Adding the National Archaeological Database

The National Archaeological Database (NADB) Reports module was created by the National Park Service to identify and catalog the significant number of reports generated by archeological investigations for public projects across the United States.  This type of material — often described as “grey literature” — is critical to archaeology but is typically published in small numbers, limited in its distribution, and difficult to discover or locate. Over the initial phase of NADB’s development, the database captured and catalogued over 350,000 citations for archaeological reports or related materials.  The integration of NADB into tDAR occurred in 2011, and was a major milestone in tDAR’s development.  Beyond significantly increasing the depth and breadth of tDAR’s content, NADB also provided significant data to leverage on how archaeologists describe and use archaeological keywords and data.  Prior to its addition to tDAR, Digital Antiquity spent months analyzing and enhancing the NADB database.  This included the reconciliation of duplicate people, places, terms, and other information, and adding more complete bibliographic information and spatial references when available.
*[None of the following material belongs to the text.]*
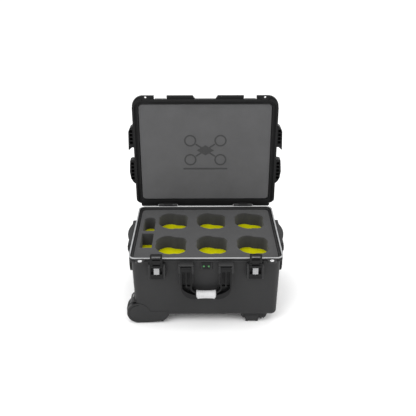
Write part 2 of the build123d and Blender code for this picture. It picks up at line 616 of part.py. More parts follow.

Technologically, the addition of NADB prompted the development of a Web Services interface for the programmatic addition and management of records within tDAR.  

Current version of tDAR

Through a renewal grant, the Mellon Foundation has continued to support the initial phase of tDAR’s operation as it moves to financial independence. In the summer of 2012, Digital Antiquity embarked on a major plan to enhance and update tDAR.  As part of this process, Digital Antiquity worked with Fervor Creative to re-envision the public interface for tDAR, with the primary goals of simplifying and enhancing the interface. Paired with the front-end work, Jim deVos led the redesign effort for the data entry and management interface. In 2012, NSF funded refinement of tDAR’s data integration interface and a major research application of these tools to large datasets of archaeological fauna from the Southwest.  That research is ongoing.